> [What you need to do] Filter these entries so that only lines with the word "caption" remain.

Data entries

>> Begin

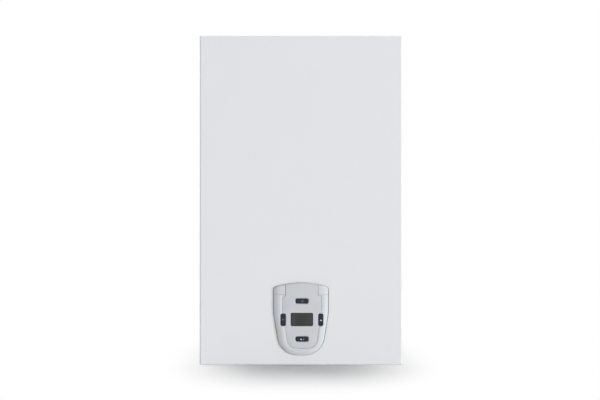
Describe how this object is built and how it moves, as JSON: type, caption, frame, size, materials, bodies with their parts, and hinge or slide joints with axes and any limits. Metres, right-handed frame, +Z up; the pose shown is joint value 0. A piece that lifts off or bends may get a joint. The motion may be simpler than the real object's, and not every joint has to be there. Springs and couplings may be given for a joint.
{
  "type": "tankless gas water heater",
  "caption": "Wall-hung tankless gas water heater: a tall white sheet-steel casing with a shield-shaped grey control panel low on its front.",
  "frame": {"origin": "centre of the wall bracket's two screw holes, on the wall plane, 70 mm below the casing's top", "axes": "+Z up, +Y into the wall, so the front faces -Y; +X to the right as seen from the front"},
  "size_m": [0.404, 0.248, 0.658],
  "materials": {
    "cover_paint": "fine-textured white powder coat, satin",
    "frame_paint": "white powder coat, satin",
    "zinc_steel": "zinc-plated, semi-bright",
    "rim_silver": "silver-grey moulding, semi-gloss",
    "fascia_grey": "light grey moulding, satin",
    "display_glass": "dark tinted window, glossy",
    "key_navy": "dark navy, semi-gloss",
    "board_green": "solder-masked circuit board",
    "dark_plastic": "dark moulded plastic",
    "white_plastic": "natural white moulding",
    "flue_steel": "plain stainless sheet",
    "chamber_steel": "aluminised steel sheet",
    "motor_black": "black painted motor shell",
    "seal_rubber": "silicone rubber",
    "sight_glass": "clear heat-resisting glass",
    "copper": "bare copper",
    "burner_steel": "stainless burner steel",
    "brass": "machined brass",
    "valve_aluminium": "die-cast aluminium",
    "ceramic": "glazed white ceramic"
  },
  "bodies": {
    "casing": {"front_cover": "cover_paint", "back_panel": "frame_paint", "top_plate": "frame_paint", "bottom_plate": "frame_paint", "wall_bracket": "zinc_steel", "case_screws": "zinc_steel", "gas_feed_pipe": "zinc_steel", "panel_housing": "rim_silver", "panel_bezel": "rim_silver", "panel_fascia": "fascia_grey", "lcd_window": "display_glass", "display_board": "board_green", "main_board": "board_green", "lcd_module": "dark_plastic", "electronics_box": "dark_plastic", "electronics_lid": "dark_plastic", "igniter_unit": "dark_plastic", "gas_valve_coils": "dark_plastic", "flow_sensor_body": "dark_plastic", "temperature_sensor": "dark_plastic", "cable_gland": "dark_plastic", "display_cable": "dark_plastic", "overheat_switch": "dark_plastic", "inlet_filter": "white_plastic", "air_switch": "white_plastic", "flue_collar": "flue_steel", "exhaust_spigot": "flue_steel", "fan_housing": "flue_steel", "chamber_box": "chamber_steel", "chamber_lid": "chamber_steel", "flue_hood": "chamber_steel", "fan_motor": "motor_black", "chamber_seal": "seal_rubber", "sensing_tube": "seal_rubber", "ignition_lead": "seal_rubber", "sight_glass": "sight_glass", "combustion_jacket": "copper", "exchanger_fins": "copper", "exchanger_tubes": "copper", "cold_pipe": "copper", "hot_pipe": "copper", "burner_frame": "burner_steel", "burner_bars": "burner_steel", "gas_manifold": "burner_steel", "electrode_rods": "burner_steel", "gas_injectors": "brass", "gas_inlet_fitting": "brass", "cold_inlet_fitting": "brass", "hot_outlet_fitting": "brass", "drain_plug": "brass", "gas_valve_body": "valve_aluminium", "electrode_insulators": "ceramic"},
    "upper_key": {"button_top": "key_navy"},
    "left_key": {"button_left": "key_navy"},
    "right_key": {"button_right": "key_navy"},
    "lower_key": {"button_bottom": "key_navy"},
    "fan_rotor": {"fan_impeller": "flue_steel", "fan_shaft": "flue_steel"},
    "flow_rotor": {"flow_turbine": "white_plastic"},
    "armatures": {"valve_armatures": "burner_steel"}
  },
  "joints": [
    {"name": "upper_key_press", "type": "slide", "parent": "casing", "child": "upper_key", "axis": [0, 1, 0], "range_m": [0, 0.0008], "stiffness_N_per_m": 600, "springref_m": -0.0008},
    {"name": "left_key_press", "type": "slide", "parent": "casing", "child": "left_key", "axis": [0, 1, 0], "range_m": [0, 0.0008], "stiffness_N_per_m": 600, "springref_m": -0.0008},
    {"name": "right_key_press", "type": "slide", "parent": "casing", "child": "right_key", "axis": [0, 1, 0], "range_m": [0, 0.0008], "stiffness_N_per_m": 600, "springref_m": -0.0008},
    {"name": "lower_key_press", "type": "slide", "parent": "casing", "child": "lower_key", "axis": [0, 1, 0], "range_m": [0, 0.0008], "stiffness_N_per_m": 600, "springref_m": -0.0008},
    {"name": "fan_spin", "type": "hinge", "parent": "casing", "child": "fan_rotor", "pos_m": [-0.034, -0.098, -0.0117], "axis": [0, -1, 0], "continuous": true},
    {"name": "flow_turbine_spin", "type": "hinge", "parent": "casing", "child": "flow_rotor", "pos_m": [0.14, -0.1, -0.4675], "axis": [0, 0, 1], "continuous": true},
    {"name": "gas_valve_lift", "type": "slide", "parent": "casing", "child": "armatures", "axis": [0, -1, 0], "range_m": [0, 0.003], "stiffness_N_per_m": 400, "springref_m": -0.002}
  ]
}
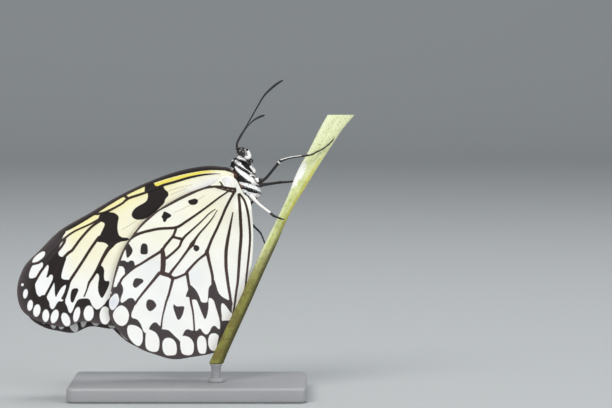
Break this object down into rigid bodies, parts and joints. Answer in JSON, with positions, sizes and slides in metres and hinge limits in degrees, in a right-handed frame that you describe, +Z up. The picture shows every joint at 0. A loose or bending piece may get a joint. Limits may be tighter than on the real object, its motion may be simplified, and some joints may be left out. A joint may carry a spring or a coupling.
{
  "type": "paper kite butterfly model on a stand",
  "caption": "Life-size paper kite butterfly with closed wings, gripping a cut length of green stem on a plain stand with a flat base.",
  "frame": {"origin": "centre of the underside of the stand's base, on the floor", "axes": "+Z up, towards the butterfly's head; -X towards the closed wing tips, +X to the belly's side; -Y to the butterfly's right side, which the picture shows"},
  "size_m": [0.0913, 0.0381, 0.0856],
  "materials": {
    "wings": "white to pale yellow wing scales with black spots, veins and margins",
    "body": "short black and white body hair",
    "eyes": "glossy dark brown",
    "limbs": "black scaled shell with white marks",
    "stem": "satin yellow-green plant stem",
    "stand": "satin grey paint"
  },
  "bodies": {
    "root": {"forewing_right": "wings", "forewing_left": "wings", "hindwing_right": "wings", "hindwing_left": "wings", "thorax": "body", "abdomen": "body", "head": "body", "palp_left": "body", "palp_right": "body", "eye_left": "eyes", "eye_right": "eyes", "proboscis": "limbs", "antenna_left": "limbs", "antenna_right": "limbs", "foreleg_left": "limbs", "foreleg_right": "limbs", "midleg_left": "limbs", "midleg_right": "limbs", "hindleg_left": "limbs", "hindleg_right": "limbs", "perch_stem": "stem", "stand_base": "stand", "stand_rod": "stand"}
  },
  "joints": []
}
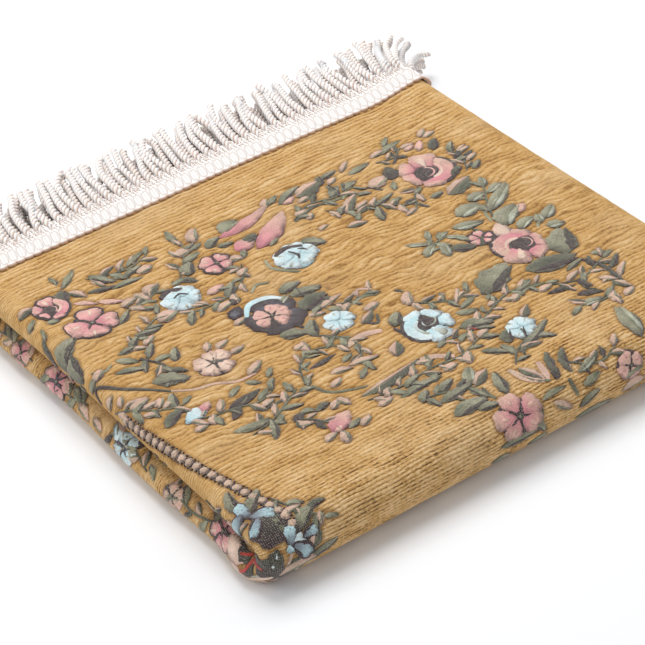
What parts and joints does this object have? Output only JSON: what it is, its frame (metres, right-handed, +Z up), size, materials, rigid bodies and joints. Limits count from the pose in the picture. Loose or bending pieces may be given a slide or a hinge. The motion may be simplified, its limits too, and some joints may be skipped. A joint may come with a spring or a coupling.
{
  "type": "folded prayer rug",
  "caption": "Woven chenille prayer rug folded flat into a square pack, with soft side rolls, a round front fold and corded fringe at the back edge.",
  "frame": {"origin": "centre of the bounding box at the underside that the folded rug rests on", "axes": "+Z up; X runs across the rug, along the fringed edge; +Y from the front fold towards the fringe"},
  "size_m": [0.3816, 0.3848, 0.0404],
  "materials": {
    "chenille": "soft ribbed gold chenille with woven flowers",
    "fringe_cord": "cream twisted cord, softly lustrous"
  },
  "bodies": {
    "root": {"rug_cloth": "chenille", "fringe_outer": "fringe_cord", "fringe_inner": "fringe_cord"}
  },
  "joints": []
}
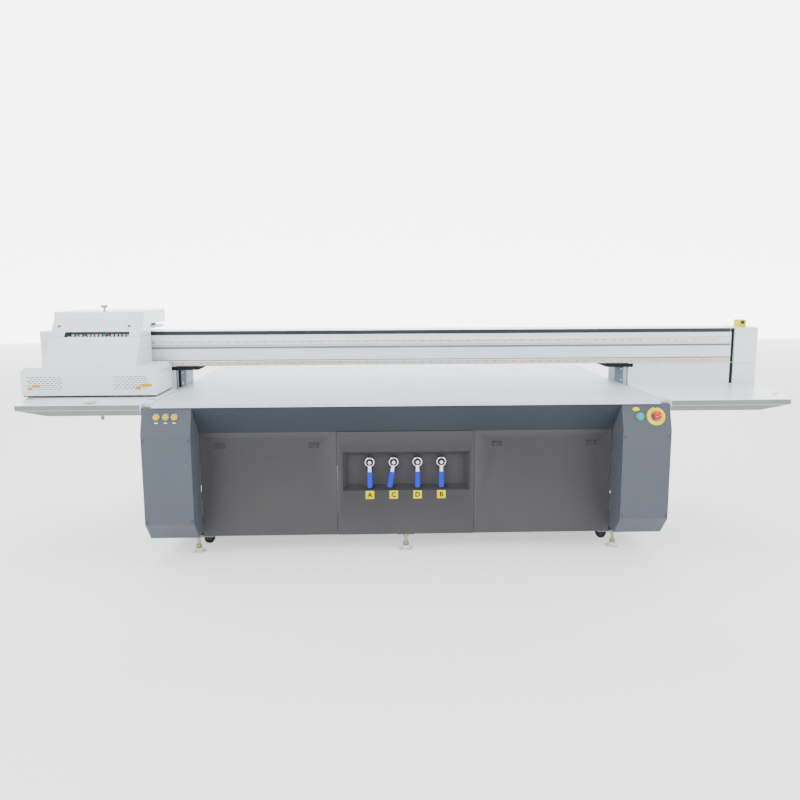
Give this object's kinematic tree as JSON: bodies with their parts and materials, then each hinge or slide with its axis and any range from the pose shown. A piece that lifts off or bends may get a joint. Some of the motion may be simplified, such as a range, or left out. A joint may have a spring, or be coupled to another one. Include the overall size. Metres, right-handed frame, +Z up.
{
  "type": "flatbed printer",
  "caption": "Wide flatbed UV printer: vacuum table on a base cabinet, travelling gantry beam with side trays, and a hooded print carriage.",
  "frame": {"origin": "centre of the whole machine on the floor, under the feet", "axes": "+X to the right along the beam, +Y from the front to the back, +Z up"},
  "size_m": [4.7, 2.1386, 1.487],
  "materials": {
    "frame_steel": "satin",
    "rail_steel": "polished",
    "anodised": "satin",
    "cover_blue": "satin",
    "fascia_blue": "satin",
    "panel_grey": "matt",
    "shell_white": "satin",
    "black_plastic": "matt",
    "chrome": "polished",
    "lever_blue": "gloss",
    "yellow": "gloss",
    "green": "gloss",
    "red": "gloss",
    "bezel": "brushed",
    "white_plastic": "gloss",
    "wheel_black": "matt",
    "handle_grey": "brushed",
    "lamp_black": "satin"
  },
  "bodies": {
    "base": {"base_posts": "frame_steel", "base_rails_x": "frame_steel", "base_rails_y": "frame_steel", "y_beams": "rail_steel", "table_bearers": "frame_steel", "vacuum_table": "anodised", "side_panels": "cover_blue", "rear_panel": "cover_blue", "power_inlet": "black_plastic", "corner_cover_left": "cover_blue", "corner_cover_right": "cover_blue", "front_fascia": "fascia_blue", "front_panel_left": "panel_grey", "front_panel_centre": "panel_grey", "front_panel_right": "panel_grey", "panel_latches": "black_plastic", "valve_bodies": "chrome", "valve_tags": "yellow", "button_bezels": "bezel", "estop_ring": "yellow", "levelling_feet": "white_plastic", "foot_plates": "frame_steel", "caster_forks": "black_plastic"},
    "gantry": {"gantry_side_plates": "anodised", "gantry_brackets": "shell_white", "beam": "shell_white", "x_rails": "rail_steel", "cable_trough": "black_plastic", "tray_left": "shell_white", "tray_right": "shell_white", "towers": "shell_white", "gantry_rear_panels": "shell_white", "tower_estop_box": "yellow", "capping_station": "anodised", "drain_spout": "chrome", "tray_knob": "white_plastic"},
    "tower_stop": {"tower_estop_button": "black_plastic"},
    "carriage": {"slider_plate": "anodised", "lower_hood": "shell_white", "mid_hood": "shell_white", "ink_dampers": "white_plastic"},
    "hood_lid": {"lid": "shell_white", "lid_handle": "handle_grey"},
    "head": {"head_plate": "anodised", "print_heads": "black_plastic", "uv_lamps": "lamp_black"},
    "start": {"start_button": "green"},
    "front_stop": {"estop_button": "red"},
    "valve_a": {"valve_lever_a": "lever_blue"},
    "valve_c": {"valve_lever_c": "lever_blue"},
    "valve_d": {"valve_lever_d": "lever_blue"},
    "valve_b": {"valve_lever_b": "lever_blue"},
    "yellow_1": {"yellow_button_1": "yellow"},
    "yellow_2": {"yellow_button_2": "yellow"},
    "yellow_3": {"yellow_button_3": "yellow"},
    "wheel_1": {"caster_wheel_1": "wheel_black"},
    "wheel_2": {"caster_wheel_2": "wheel_black"},
    "wheel_3": {"caster_wheel_3": "wheel_black"},
    "wheel_4": {"caster_wheel_4": "wheel_black"}
  },
  "joints": [
    {"name": "gantry_travel", "type": "slide", "parent": "base", "child": "gantry", "axis": [0, 1, 0], "range_m": [0, 1]},
    {"name": "carriage_travel", "type": "slide", "parent": "gantry", "child": "carriage", "axis": [1, 0, 0], "range_m": [0, 3.6]},
    {"name": "head_lift", "type": "slide", "parent": "carriage", "child": "head", "axis": [0, 0, 1], "range_m": [0, 0.03]},
    {"name": "lid_hinge", "type": "hinge", "parent": "carriage", "child": "hood_lid", "pos_m": [-1.896, -0.031, 1.352], "axis": [-1, 0, 0], "range_deg": [0, 55]},
    {"name": "tower_stop_press", "type": "slide", "parent": "gantry", "child": "tower_stop", "axis": [0, 1, 0], "range_m": [0, 0.004], "stiffness_N_per_m": 1500},
    {"name": "start_press", "type": "slide", "parent": "base", "child": "start", "axis": [0, 0.9339, -0.3576], "range_m": [0, 0.004], "stiffness_N_per_m": 300},
    {"name": "front_stop_press", "type": "slide", "parent": "base", "child": "front_stop", "axis": [0, 0.9339, -0.3576], "range_m": [0, 0.006], "stiffness_N_per_m": 1500},
    {"name": "valve_a_turn", "type": "hinge", "parent": "base", "child": "valve_a", "pos_m": [-0.225, -0.856, 0.557], "axis": [0, 1, 0], "range_deg": [0, 42]},
    {"name": "valve_c_turn", "type": "hinge", "parent": "base", "child": "valve_c", "pos_m": [-0.082, -0.856, 0.557], "axis": [0, 1, 0], "range_deg": [-9.3, 32]},
    {"name": "valve_d_turn", "type": "hinge", "parent": "base", "child": "valve_d", "pos_m": [0.061, -0.856, 0.557], "axis": [0, 1, 0], "range_deg": [0, 42]},
    {"name": "valve_b_turn", "type": "hinge", "parent": "base", "child": "valve_b", "pos_m": [0.204, -0.856, 0.557], "axis": [0, 1, 0], "range_deg": [0, 42]},
    {"name": "yellow_1_press", "type": "slide", "parent": "base", "child": "yellow_1", "axis": [0, 0.9339, -0.3576], "range_m": [0, 0.004], "stiffness_N_per_m": 300},
    {"name": "yellow_2_press", "type": "slide", "parent": "base", "child": "yellow_2", "axis": [0, 0.9339, -0.3576], "range_m": [0, 0.004], "stiffness_N_per_m": 300},
    {"name": "yellow_3_press", "type": "slide", "parent": "base", "child": "yellow_3", "axis": [0, 0.9339, -0.3576], "range_m": [0, 0.004], "stiffness_N_per_m": 300},
    {"name": "wheel_1_spin", "type": "hinge", "parent": "base", "child": "wheel_1", "pos_m": [-1.225, -0.697, 0.054], "axis": [0, 1, 0], "continuous": true},
    {"name": "wheel_2_spin", "type": "hinge", "parent": "base", "child": "wheel_2", "pos_m": [-1.225, 0.775, 0.054], "axis": [0, 1, 0], "continuous": true},
    {"name": "wheel_3_spin", "type": "hinge", "parent": "base", "child": "wheel_3", "pos_m": [1.225, -0.697, 0.054], "axis": [0, 1, 0], "continuous": true},
    {"name": "wheel_4_spin", "type": "hinge", "parent": "base", "child": "wheel_4", "pos_m": [1.225, 0.775, 0.054], "axis": [0, 1, 0], "continuous": true}
  ]
}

>> End

> [Task answer]
Describe how this object is built and how it moves, as JSON: type, caption, frame, size, materials, bodies with their parts, and hinge or slide joints with axes and any limits. Metres, right-handed frame, +Z up; the pose shown is joint value 0. A piece that lifts off or bends may get a joint. The motion may be simpler than the real object's, and not every joint has to be there. Springs and couplings may be given for a joint.
  "caption": "Wall-hung tankless gas water heater: a tall white sheet-steel casing with a shield-shaped grey control panel low on its front.",
  "caption": "Life-size paper kite butterfly with closed wings, gripping a cut length of green stem on a plain stand with a flat base.",
  "caption": "Woven chenille prayer rug folded flat into a square pack, with soft side rolls, a round front fold and corded fringe at the back edge.",
  "caption": "Wide flatbed UV printer: vacuum table on a base cabinet, travelling gantry beam with side trays, and a hooded print carriage.",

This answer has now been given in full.